Cinghiale a spasso lungo il raccordo, Regione Umbria condannata a ripagare l'auto distrutta
Il conducente si era trovato davanti l'animale mentre stava facendo una curva nei pressi dell'uscita di Corciano
Autovettura distrutta per un cinghiale che scorrazzava libero sul raccordo Perugia-Bettolle all’altezza di Corciano. Automobilista porta in causa la Regione Umbria e vince, mentre l’Anas non ha responsabilità.
L’automobilista, assistito dall’avvocato Simone Costanzi, il 14 giugno del 2018 stava percorrendo, “alle ore 01:00” il raccordo autostradale Perugia-Bettolle, quando al “km 46 racc. A/1, in località Corciano”, mentre stava “affrontando una curva nel percorrere la corsia di sorpasso, entrava in collisione con un cinghiale che improvvisamente ed in modo repentino si portava dal margine al centro della carreggiata”.
Secondo i rilievi della Polizia stradale l’uomo stava guidando “ad una velocità adeguata allo stato dei luoghi e pur avendo frenato e sterzato al fine di evitare l’impatto con l’animale non vi riusciva”. La Polstrada “accertava inoltre l’assenza di uno stato di alterazione psicofisica del conducente dell’autovettura segnalando nella parte descrittiva del tratto stradale la presenza di una curva e ‘a dx visuale preclusa’ nonché il fondo stradale asciutto riportando altresì la presenza di segnaletica verticale circa il pericolo di attraversamento da parte animali selvatici e di fondo sdrucciolevole in caso di pioggia”. Gli agenti, dopo aver svolto i rilievi del caso, non comminavano alcuna sanzione non avendo rilevato alcuna infrazione al codice della strada.
A causa dell’urto l’autovettura riportava danni sia alla carrozzeria sia alle parti meccaniche che superavano di molto il valore dell’auto.
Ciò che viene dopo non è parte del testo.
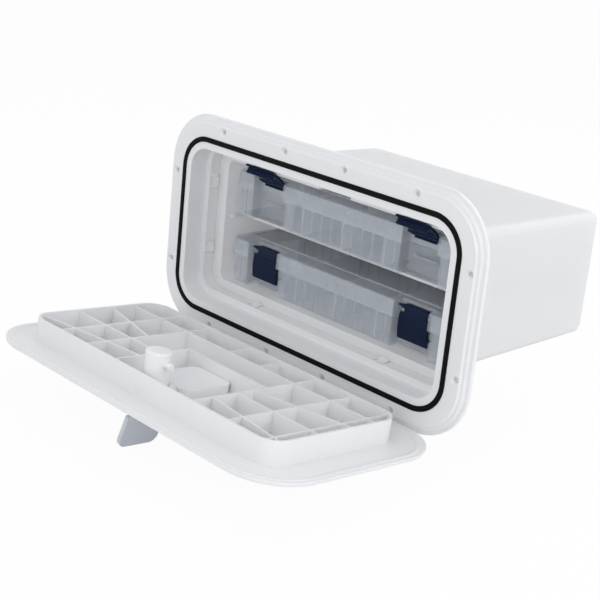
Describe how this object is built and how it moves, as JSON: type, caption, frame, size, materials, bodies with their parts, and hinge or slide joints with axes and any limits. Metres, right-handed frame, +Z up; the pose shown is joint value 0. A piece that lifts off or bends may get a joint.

Secondo il perito e il carrozziere, infatti, per le riparazioni sarebbero serviti 14.651,24 euro, ma l’auto non incidentata ne valeva meno di 8mila. Il conducente e i due passeggeri non riportavano lesioni.
Il conducente dell’auto, quindi, promuoveva un’azione civile nei confronti della Regione Umbria e dell’Anas, in qualità di gestore della strada. I due enti imputavano all’uomo la colpa dell’incidente, alla sua imperizia. Per l’Anas la colpa dell’attraversamento del cinghiale non può ricadere sull’ente, in quanto per quel tipo di tratto autostradale non è possibile installare reti anti intrusione. La Regione ricordava di aver adottato il Progetto Life, cofinanziato dall’Unione Europea, istallando sistemi sperimentali elettronici di prevenzione nei tratti di strada dove si verifica un alto numero di incidenti stradali con animali selvatici, provvedendo nel periodo 2014-2016 alla installazione di 4 sistemi sperimentali elettronici nella Provincia di Perugia e 4 nella Provincia di Terni, “rilevando che il sinistro stradale fosse da attribuire al comportamento imprudente del conducente, il quale, avrebbe dovuto tenere una velocità particolarmente moderata, al punto da essere in grado di avvistare tempestivamente l’animale”. Davanti al giudice venivano chiamati i due agenti intervenuti sul posto e confermavano che “nel tratto di strada in questione ho rilevato 2 o tre sinistri derivanti da attraversamento di animali selvatici su entrambi i tratti della carreggiata in un caso si trattava di un capriolo o cerbiatto” e confermava la relazione di servizio da cui risultava qualsiasi assenza di colpa del conducente. L’altro agente ricordava “di aver rilevato nella zona in questione altri due sinistri da fauna selvatica. In un caso si trattava di un capriolo nell’altro di un cinghiale Non so se via sia rete di protezione però nel tratto stradale in questione vi è un terrapieno”.
Il giudice del Tribunale di Perugia, seconda sezione civile, in parziale accoglimento della domanda risarcitoria proposta” dal conducente ha condannato la Regione dell’Umbria al pagamento dell’importo di euro 6.500, riconoscendo valido “l’accertamento dell’antieconomicità delle riparazioni, pertanto, giustifica la pretesa risarcitoria dell’attore sino al valore commerciale della vettura al netto del valore del relitto”. Il giudice ha rigettato la chiamata in causa dell’Anas, con condanna al pagamento delle consulenze 2/3 a carico dell’ente e 1/3 a carico del conducente.